When we fear death above all things, it shrinks our imagination, and we become unable to sit under difficult stories like this one.
Death is an awful thing. It has caused me to pause even as I type this short letter. But, somewhere along the way we have come to believe that there is nothing worse than death. That death is the worst possible fate for Ananias and Sapphira. Every soldier knows that there are worse things than death, and for that reason he will jump in front of a bullet. Have we forgotten this? What a small life we live when death has become our slave master.

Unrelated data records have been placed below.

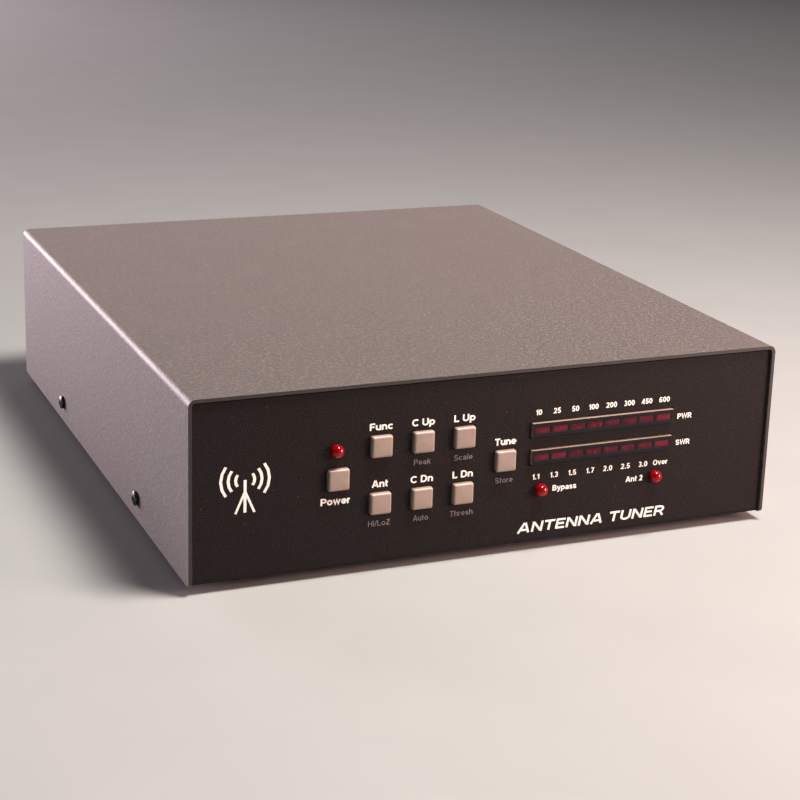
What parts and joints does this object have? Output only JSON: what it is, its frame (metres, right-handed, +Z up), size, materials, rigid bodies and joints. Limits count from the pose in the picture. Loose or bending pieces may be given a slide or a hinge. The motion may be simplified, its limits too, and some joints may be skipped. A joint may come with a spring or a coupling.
{
  "type": "antenna tuner",
  "caption": "Desktop radio antenna tuner: flat folded-metal case with push keys, lamps and two bar meters in front, and coaxial sockets behind.",
  "frame": {"origin": "on the surface that the feet stand on, at the centre of the whole footprint", "axes": "+X to the right as seen from the front, +Y towards the rear panel, +Z up"},
  "size_m": [0.2478, 0.3032, 0.0751],
  "materials": {
    "cover_paint": "fine-textured black powder coat, satin",
    "chassis_paint": "fine-textured black powder coat, satin",
    "black_screws": "black-plated steel, worn at the recess",
    "zinc_steel": "bright zinc plate",
    "foot_rubber": "matte moulded rubber",
    "key_plastic": "moulded grey plastic, slightly rough",
    "lamp_lens": "clear red lens, polished",
    "bar_housing": "black face with light edges",
    "bar_segments": "diffused red windows, unlit",
    "black_plastic": "moulded black plastic",
    "circuit_board": "solder mask over glass fibre",
    "nickel": "nickel plate, satin",
    "white_insulator": "natural white fluoroplastic",
    "contact_metal": "plated spring brass",
    "ground_brass": "turned brass",
    "iron_powder": "painted iron powder core",
    "copper_wire": "enamelled copper",
    "relay_case": "moulded blue case",
    "capacitor_coat": "dipped blue coating",
    "black_aluminium": "black anodised",
    "capacitor_sleeve": "shrink sleeve",
    "ferrite": "sintered ferrite",
    "ribbon_grey": "ribbed vinyl",
    "lead_sleeve": "vinyl sleeve"
  },
  "bodies": {
    "case": {"chassis": "chassis_paint", "cover": "cover_paint", "cover_screws": "black_screws", "cover_nuts": "zinc_steel", "feet": "foot_rubber", "switches": "black_plastic", "display_board": "circuit_board", "display_standoffs": "zinc_steel", "display_screws": "zinc_steel", "led_power": "lamp_lens", "led_bypass": "lamp_lens", "led_antenna_2": "lamp_lens", "led_spacers": "black_plastic", "power_bar_holder": "bar_housing", "power_bar_leds": "bar_segments", "swr_bar_holder": "bar_housing", "swr_bar_leds": "bar_segments", "main_board": "circuit_board", "board_standoffs": "nickel", "board_screws": "zinc_steel", "bottom_screws": "black_screws", "socket_shell_transmitter": "nickel", "socket_shell_antenna_1": "nickel", "socket_shell_antenna_2": "nickel", "socket_insulators": "white_insulator", "socket_contacts": "contact_metal", "socket_screws": "zinc_steel", "socket_nuts": "zinc_steel", "dc_jack": "black_plastic", "dc_jack_pin": "nickel", "radio_jack": "black_plastic", "meter_jack": "black_plastic", "jack_nuts": "nickel", "ground_stud": "ground_brass", "ground_nuts": "ground_brass", "inductor_cores": "iron_powder", "inductor_windings": "copper_wire", "bank_relays": "relay_case", "antenna_relays": "black_plastic", "high_voltage_capacitors": "capacitor_coat", "control_chips": "black_plastic", "regulator": "black_plastic", "heat_sink": "black_aluminium", "filter_capacitors": "capacitor_sleeve", "coupler_cores": "ferrite", "coupler_line": "white_insulator", "ribbon_cable": "ribbon_grey", "ribbon_connectors": "black_plastic", "rf_wires": "copper_wire", "power_leads": "lead_sleeve"},
    "key_power": {"button_power": "key_plastic"},
    "key_function": {"button_function": "key_plastic"},
    "key_antenna": {"button_antenna": "key_plastic"},
    "key_c_up": {"button_c_up": "key_plastic"},
    "key_c_down": {"button_c_down": "key_plastic"},
    "key_l_up": {"button_l_up": "key_plastic"},
    "key_l_down": {"button_l_down": "key_plastic"},
    "key_tune": {"button_tune": "key_plastic"},
    "washer": {"ground_washer": "ground_brass"},
    "wing_nut": {"ground_wing_nut": "ground_brass"}
  },
  "joints": [
    {"name": "press_power", "type": "slide", "parent": "case", "child": "key_power", "axis": [0, 1, 0], "range_m": [0, 0.0004], "stiffness_N_per_m": 1500, "springref_m": -0.0006},
    {"name": "press_function", "type": "slide", "parent": "case", "child": "key_function", "axis": [0, 1, 0], "range_m": [0, 0.0004], "stiffness_N_per_m": 1500, "springref_m": -0.0006},
    {"name": "press_antenna", "type": "slide", "parent": "case", "child": "key_antenna", "axis": [0, 1, 0], "range_m": [0, 0.0004], "stiffness_N_per_m": 1500, "springref_m": -0.0006},
    {"name": "press_c_up", "type": "slide", "parent": "case", "child": "key_c_up", "axis": [0, 1, 0], "range_m": [0, 0.0004], "stiffness_N_per_m": 1500, "springref_m": -0.0006},
    {"name": "press_c_down", "type": "slide", "parent": "case", "child": "key_c_down", "axis": [0, 1, 0], "range_m": [0, 0.0004], "stiffness_N_per_m": 1500, "springref_m": -0.0006},
    {"name": "press_l_up", "type": "slide", "parent": "case", "child": "key_l_up", "axis": [0, 1, 0], "range_m": [0, 0.0004], "stiffness_N_per_m": 1500, "springref_m": -0.0006},
    {"name": "press_l_down", "type": "slide", "parent": "case", "child": "key_l_down", "axis": [0, 1, 0], "range_m": [0, 0.0004], "stiffness_N_per_m": 1500, "springref_m": -0.0006},
    {"name": "press_tune", "type": "slide", "parent": "case", "child": "key_tune", "axis": [0, 1, 0], "range_m": [0, 0.0004], "stiffness_N_per_m": 1500, "springref_m": -0.0006},
    {"name": "washer_slide", "type": "slide", "parent": "case", "child": "washer", "axis": [0, 1, 0], "range_m": [0, 0.0041]},
    {"name": "wing_nut_turn", "type": "hinge", "parent": "washer", "child": "wing_nut", "pos_m": [0.036, 0.13965, 0.0256], "axis": [0, 1, 0], "range_deg": [0, 1800]}
  ],
  "couplings": [
    {"joint": "washer_slide", "follows": "wing_nut_turn", "m_per_rad": 0.00012732}
  ]
}
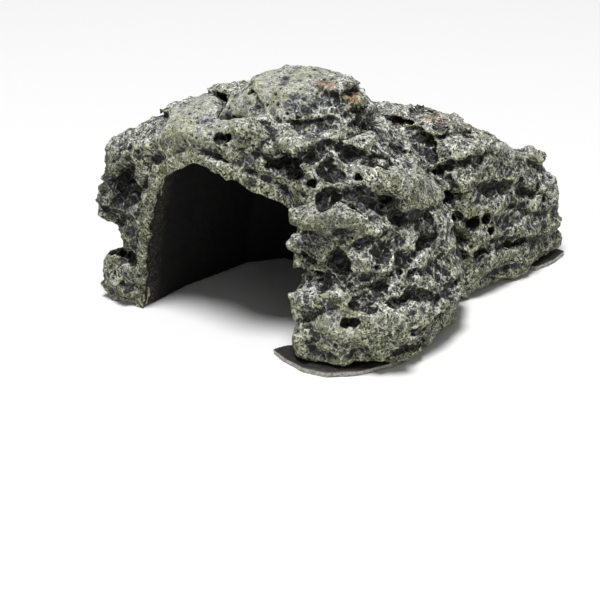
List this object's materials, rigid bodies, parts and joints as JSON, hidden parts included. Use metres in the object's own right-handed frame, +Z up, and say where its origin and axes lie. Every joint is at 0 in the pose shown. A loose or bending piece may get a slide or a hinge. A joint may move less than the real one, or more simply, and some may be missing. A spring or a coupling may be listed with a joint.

When we fear death above all things, it shrinks our imagination, and we become unable to sit under difficult stories like this one. The puzzling part of this story is not the fate given to Ananias and Sapphira. The puzzling question is why isn’t this even more common?! Why is this story the exception to the rule? God has the right and the responsibility to punish all sin and injustice. Why not strike me dead too?! He would be justified in doing so.
It is because our Father in Heaven is slow to anger and abounding in mercy and grace. The Lion does roar on occasion. But God’s holiness is never transformed into bald anger. It is always laced with grace and mercy.
Let us not be glib with our Holy King.
Let us not see ourselves as morally superior to God (as if we can even see all the angles).
Let us not be slaves to death.
Let us not be presumptuous with God’s patience.
Instead, let us humbly sit under God’s mercy which was secured by his own Son, who was struck dead, so that our death would not last forever. Amen.